By contrast, the French government did see a strategic interest in Israel, but this ceased under the administration of Charles de Gaulle, who worked to establish a closer relationship with the Arab world. Arens noted that there has been a substantial, positive change of attitude under the leadership of President Nicolas Sarkozy.

Germany’s relations with Israel cannot be divorced from memories of the Holocaust said Arens. He added that German governments were so sensitive to the delicacy of their relations with Israel that when there were reports during the Gulf War that German industries had supplied chemicals to Iraq from which gas bombs could be manufactured, high ranking German officials rushed to Israel to offer any kind of assistance that Israel might need.

Although Hungary was the first Soviet bloc country to renew ties with Israel, followed by Poland, Czechoslovakia and Bulgaria, Hungary was not the first country to put feelers for diplomatic relations.

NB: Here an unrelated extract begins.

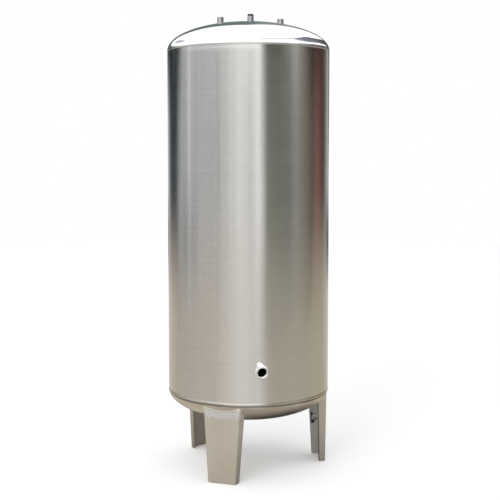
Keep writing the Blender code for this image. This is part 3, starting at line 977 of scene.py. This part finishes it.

Of all the countries that had been under Soviet subjugation said Arens, Israel’s best friend was Poland. The late president Lech Kaczynski, whom Arens met on several occasions, “loved Israel, took a great interest in the history of the Jews and in the Warsaw Ghetto Uprising.”

Arens said he thought that Eastern European countries that initially made overtures to Israel wanted to demonstrate their independence as the Soviet Union began to crumble.

Most countries in Eastern Europe that today are free feel a greater sense of friendship and sympathy for Israel than most Western European countries, said Arens. Israel is facing attempts within Western Europe to delegitimize it, he said, saying that the potential to develop anti-Israel sentiments is likely in countries that share common values but no strategic interests with Israel.